══ Data provided ══
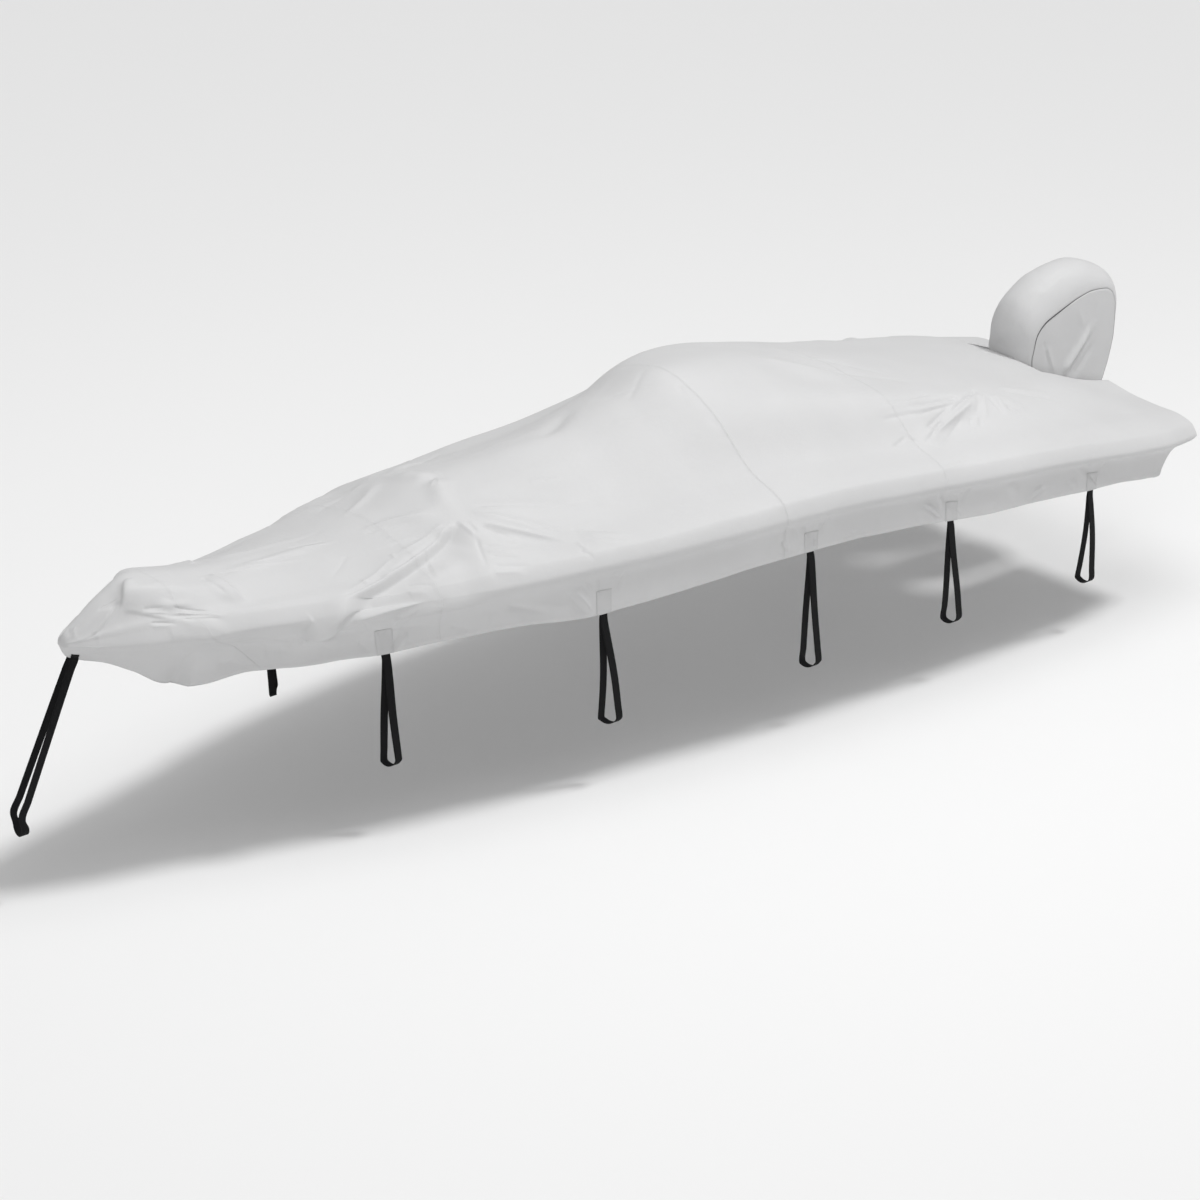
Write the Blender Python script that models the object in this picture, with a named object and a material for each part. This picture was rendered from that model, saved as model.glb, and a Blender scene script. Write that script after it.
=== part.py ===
"""Fitted cover for a small open boat, in its draped shape, with its separate hood and its tie-down straps.

The bow points along -X, port is -Y and +Z is up. The origin is under the highest point of the top.
The cover is one skin: a row of half sections gives its shape, a table of folds is added to it, and it is cut
into its sewn panels. The hood is a crowned band between two side panels. Everything is in metres.
"""

import bpy
import numpy as np

# Thicknesses and gaps.
CLOTH = 0.002
WEBBING = 0.0016
SEAM_GAP = 0.0003
LAYER_GAP = 0.0004
STRAND_GAP = 0.001
PATCH = 0.0012

# Half sections of the cover, from bow to stern. beam and rail_z are the edge of the deck under the cloth,
# shoulder and shoulder_z the edge of the raised middle, sag how far the cloth between them hangs below a line.
STATION_COLUMNS = ("x", "beam", "rail_z", "shoulder", "shoulder_z", "ridge_z", "hem", "hem_z", "sag")
STATIONS = np.array([
    (-3.334, 0.021, -0.470, 0.009, -0.454, -0.450, 0.000, -0.488, 0.000),
    (-3.316, 0.051, -0.463, 0.021, -0.428, -0.420, 0.000, -0.523, 0.000),
    (-3.269, 0.093, -0.458, 0.033, -0.395, -0.386, 0.000, -0.554, 0.000),
    (-3.120, 0.177, -0.456, 0.065, -0.311, -0.288, 0.000, -0.616, 0.000),
    (-2.989, 0.234, -0.456, 0.103, -0.260, -0.232, 0.000, -0.694, 0.000),
    (-2.802, 0.290, -0.456, 0.131, -0.297, -0.264, 0.000, -0.806, 0.000),
    (-2.765, 0.301, -0.456, 0.133, -0.306, -0.274, 0.112, -0.797, 0.000),
    (-2.522, 0.364, -0.456, 0.140, -0.344, -0.311, 0.271, -0.741, 0.000),
    (-2.055, 0.509, -0.456, 0.196, -0.358, -0.330, 0.467, -0.745, -0.009),
    (-1.681, 0.635, -0.456, 0.243, -0.316, -0.283, 0.598, -0.713, -0.028),
    (-1.401, 0.702, -0.456, 0.280, -0.264, -0.217, 0.661, -0.717, -0.019),
    (-1.027, 0.771, -0.456, 0.262, -0.269, -0.194, 0.738, -0.745, 0.000),
    (-0.654, 0.831, -0.454, 0.271, -0.250, -0.166, 0.803, -0.728, 0.019),
    (-0.280, 0.883, -0.451, 0.327, -0.194, -0.082, 0.850, -0.708, 0.037),
    (0.000, 0.925, -0.444, 0.402, -0.143, 0.002, 0.887, -0.689, 0.056),
    (0.280, 0.962, -0.442, 0.467, -0.105, -0.012, 0.920, -0.684, 0.065),
    (0.747, 0.990, -0.474, 0.514, -0.180, -0.119, 0.948, -0.708, 0.065),
    (1.214, 0.999, -0.521, 0.523, -0.283, -0.227, 0.962, -0.764, 0.047),
    (1.681, 0.999, -0.568, 0.523, -0.379, -0.330, 0.957, -0.801, 0.028),
    (2.148, 0.981, -0.638, 0.495, -0.474, -0.428, 0.934, -0.853, 0.023),
    (2.475, 0.943, -0.689, 0.448, -0.577, -0.558, 0.887, -0.909, 0.019),
    (2.727, 0.873, -0.725, 0.402, -0.647, -0.633, 0.803, -0.937, 0.019),
])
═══
In the listing above, please print only the lines from the first one to the line where "PATCH = 0.0012" appears, exactly as written, both of those lines included.

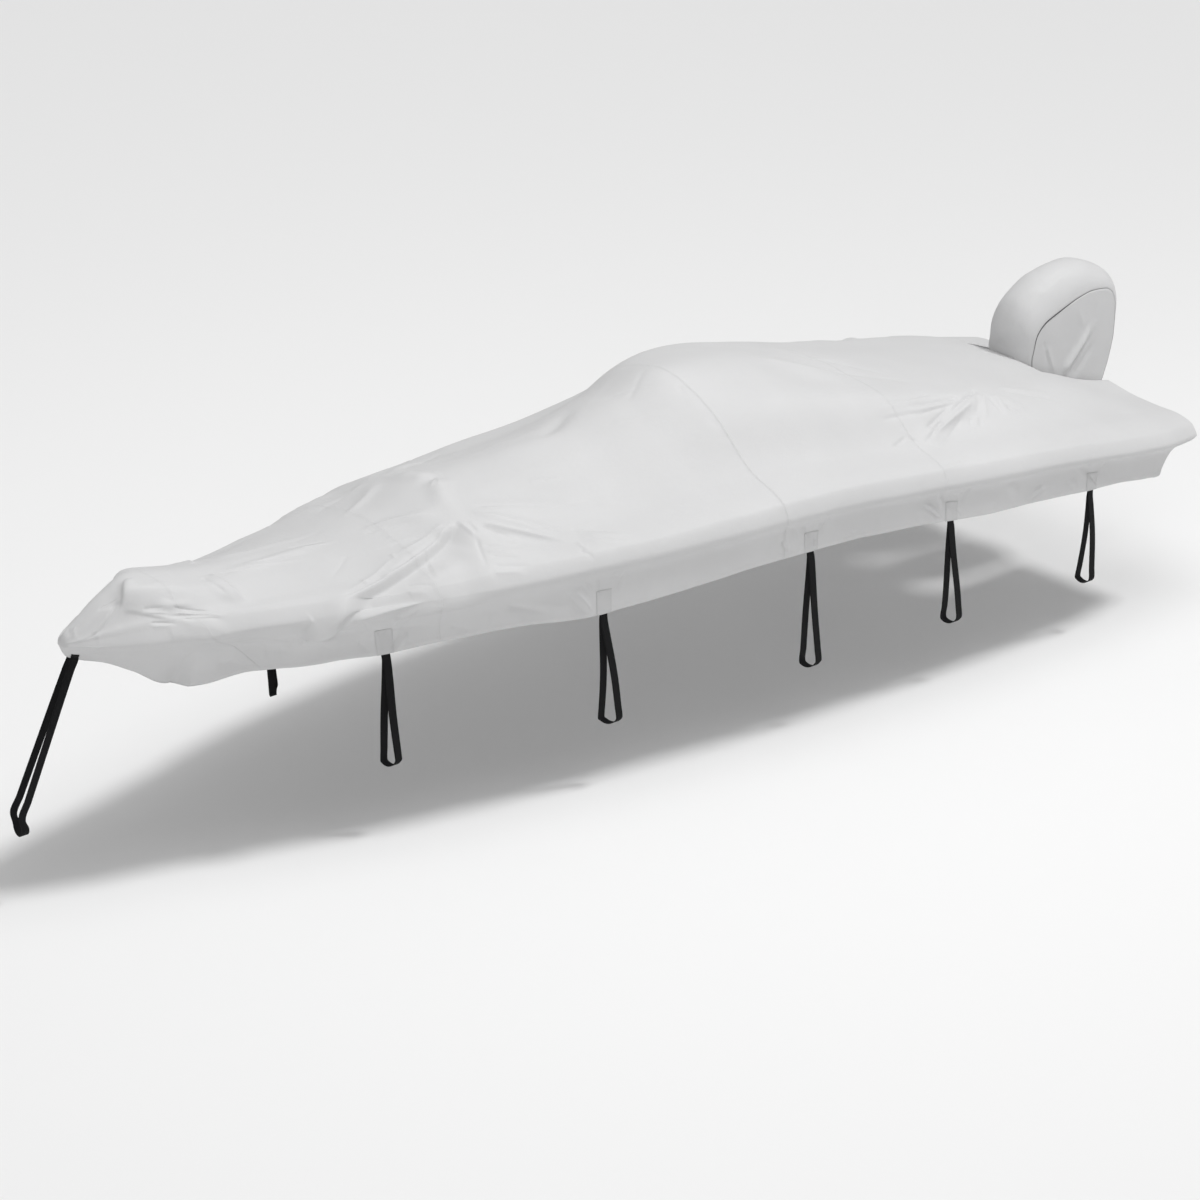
Write the Blender Python script that models the object in this picture, with a named object and a material for each part. This picture was rendered from that model, saved as model.glb, and a Blender scene script. Write that script after it.
=== part.py ===
"""Fitted cover for a small open boat, in its draped shape, with its separate hood and its tie-down straps.

The bow points along -X, port is -Y and +Z is up. The origin is under the highest point of the top.
The cover is one skin: a row of half sections gives its shape, a table of folds is added to it, and it is cut
into its sewn panels. The hood is a crowned band between two side panels. Everything is in metres.
"""

import bpy
import numpy as np

# Thicknesses and gaps.
CLOTH = 0.002
WEBBING = 0.0016
SEAM_GAP = 0.0003
LAYER_GAP = 0.0004
STRAND_GAP = 0.001
PATCH = 0.0012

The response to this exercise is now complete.